Molly's "real girl" thing didn't do it for you? Hey, I wonder if she qualifies as a "jolie laide" ... Any thoughts from anyone else on this? Do we have a culture of appreciating "jolie laides" in this country? Probably not. Anyway, Molly: good actress, blushed and flushed really well, and that mouth ... She was like the essence of half-grown, semi-pretty, slightly-out-of-kilter awkwardness, no?

Hmm, I see that the writer of "Heathers" (b. 1962)and the director Michael Lehman (b. 1957) are most definitely Boomers ...

Hey, here's a semi-recent interview with Molly.

Posted by: Michael Blowhard on May 2, 2008 6:19 PM

Molly Ringwald was the epitome of every half-cute, half-intelligent, half-savvy girl in the 80s. In other words, the majority of the female population. No wonder she was huge back then.

Hughes' movies were massive for my generation (Gen X). They're sappy, but they dealt with suburbia in an intelligent and recognizable manner. Basically, the movies recognized the unbelievable privilege those of us lucky enough to grow up in the suburbs experienced, but also the sometimes crushing sense of emptiness and materialism that can happen out in the sticks. And so you had characters who acted out in a very safe way, to show their disapproval but also their timidness.

I don't know, all of that was instantly recognizable to my adolescent self back then. And come on, Sixteen Candles? There's some funny shit in there.

"Oh, black and white would just capture the moment here..."

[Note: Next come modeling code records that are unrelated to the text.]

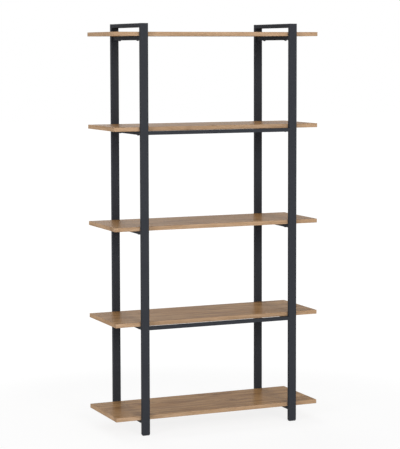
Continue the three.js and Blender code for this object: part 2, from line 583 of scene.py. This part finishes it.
class Recipe(Bench):
    """A Geometry Nodes tree with named inputs, and the way to run it."""

    KINDS = {float: "NodeSocketFloat", int: "NodeSocketInt", Vector: "NodeSocketVector"}

    def __init__(self, name: str, defaults: dict[str, float | int | Vector]) -> None:
        """Starts the tree.

        Args:
            name: The tree's name.
            defaults: Its inputs for sizes and seeds, with the values that they have by default.
        """
        super().__init__(bpy.data.node_groups.new(name, "GeometryNodeTree"))
        face = self.tree.interface
        face.new_socket("Geometry", in_out="INPUT", socket_type="NodeSocketGeometry")
        for label, default in defaults.items():
            socket = face.new_socket(label, in_out="INPUT", socket_type=self.KINDS[type(default)])
            socket.default_value = default
        face.new_socket("Material", in_out="INPUT", socket_type="NodeSocketMaterial")
        face.new_socket("Geometry", in_out="OUTPUT", socket_type="NodeSocketGeometry")
        self.given = self.tree.nodes.new("NodeGroupInput").outputs

    def size(self, label: str) -> Value:
        """One of the inputs as a number."""
        return Value(self, self.given[label])

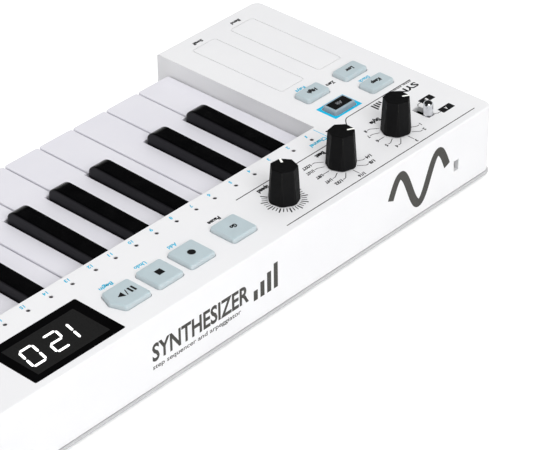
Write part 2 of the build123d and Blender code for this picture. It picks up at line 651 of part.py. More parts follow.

Posted by: JV on May 2, 2008 6:36 PM

Hughes best movie is the non-teen flick Planes, Trains, and Automobiles. I laugh my ass off every time and both John Candy and Steve Martin are great. His teen movies have their moments, but are often rather dated.

Posted by: Thursday on May 2, 2008 8:09 PM

I have always had a soft spot for John Hughes, despite having been in my 20s when the movies came out. Gotta agree with agnostic, there's something a little faggy, or anyway nerdy or betaish about them. They encourage you to identify with a wet, unmasculine part of yourself. A guilty pleasure. Hughes also wrote "My Vagina" and "My Penis" for the National Lampoon - which I just reread online and no, they don't really quite hold up - but which killed me as a 12 year old sneaking into the 14-and-over YA room at the library.

Posted by: robert on May 2, 2008 9:26 PM

I think the arrival of the director on the stage is a more recent phenomenon in Britain's theatrical history. I noticed that Peter O'Toole's autobiography does a nice rant on the subject as an annoying and recent development, something that hadn't happened yet in his early days in theatre in the mid-1950s.

Posted by: alias clio on May 2, 2008 9:28 PM

It's a valiant effort for Lynn to put a good spin on turning 50, but in one respect she's quite wrong. She says in essence that 50 isn't as old as it used to be because people are living longer. Unfortunately life expectancy gains have pretty much stalled out, at least in America, and just recently it came out that for some groups (women in some southern states, IIRC) life expectancy's actually begun to decline.

Posted by: Peter on May 3, 2008 9:45 AM

I wouldn't consider 1962 a Boomer year, in the way people refer to Boomers.

Posted by: agnostic on May 3, 2008 1:35 PM


Aren't baby boomers those born from 1946 to 1964?